Everyone calm down. But be prepared to leave through the eastern gate

Let’s all dial down our Adderall drips for just one minute (but that’s all we can afford — the lifeboat awaits and all) and take a chill pill (feel free to take this as literally as you like). Do some soul-searching reflection, consult our Headspace apps, meditate in VR, or whatever the frak we need to do to enter the Tao Space.

Now let’s ask ourselves: if we believe we’re striving ever more harriedly toward a Better World, then what the heck does that world even look like? Close your eyes and picture it: what do you see? Are people happy in this world? Do they seem to go about their lives effortlessly and with graceful purpose in the human-connected face of god (for lack of a better term… so far), or are they still scurrying to and fro in the franticness of Trying To Get There?

Do people treat each other well, and with respect despite their differences, and in the face of overwhelming obstacles and risks we will have an impossible time solving from within isolated bunkers — or are they still spewing vitriol at each other over their gleefully intentional mischaracterizations of each other’s intentions?

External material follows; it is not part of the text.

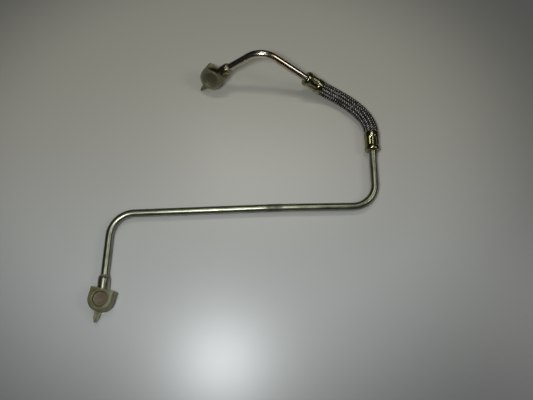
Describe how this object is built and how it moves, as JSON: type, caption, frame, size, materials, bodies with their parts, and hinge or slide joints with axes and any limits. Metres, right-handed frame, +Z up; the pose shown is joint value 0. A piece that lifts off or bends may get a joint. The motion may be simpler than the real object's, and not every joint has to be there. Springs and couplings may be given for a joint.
{
  "type": "fuel return pipe",
  "caption": "Bent steel fuel return pipe with a crimped braided hose between its halves and a brazed banjo eye on each end, each eye under a soft protective cap.",
  "frame": {"origin": "middle of the assembly's box in plan, on the table that it lies on", "axes": "+X along the long straight run towards the crimped hose, +Y across towards the raised short pipe, +Z up from the table"},
  "size_m": [0.2992, 0.2806, 0.0537],
  "materials": {
    "zinc_plated_steel": "dull zinc plate with an olive tint",
    "bright_plated_steel": "bright plate with a brown tint",
    "yellow_passivated_steel": "yellow-green passivated zinc plate",
    "braze": "dull braze",
    "black_rubber": "matt black",
    "dark_braid": "dark grey woven yarn with pale specks",
    "smoky_plastic": "soft smoky olive plastic, slightly see-through"
  },
  "bodies": {
    "root": {"long_pipe": "zinc_plated_steel", "short_pipe": "bright_plated_steel", "lower_banjo_eye": "zinc_plated_steel", "upper_banjo_eye": "yellow_passivated_steel", "lower_braze_ring": "braze", "upper_braze_ring": "braze", "lower_ferrule": "yellow_passivated_steel", "upper_ferrule": "yellow_passivated_steel", "hose_liner": "black_rubber", "hose_braid": "dark_braid", "lower_cap": "smoky_plastic", "upper_cap": "smoky_plastic"}
  },
  "joints": []
}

Do they exhibit peace in the struggle, or are they still trying to shout each other down inside of every comment thread and social media exchange on the internet just to win a tiny provincial shadow of an urgently important argument about who has The Best Idea on how we can live in peace and harmony with each other, and how to impose it on the rest of those poor, lazy suckers who simply aren’t as gifted as the elite leaders who so grudgingly bear the wearisome heavy burden of Saving The World whilst being rewarded ever-so-handsomely with Real Non-Inflation Eaten Wages, lucrative stock options and liquidation preferences, artisanal cocktails, and Magically Appearing Burritos?

If we don’t even know what it looks like, then how will we know what values we should be working for, or recognize if and when we’ve arrived?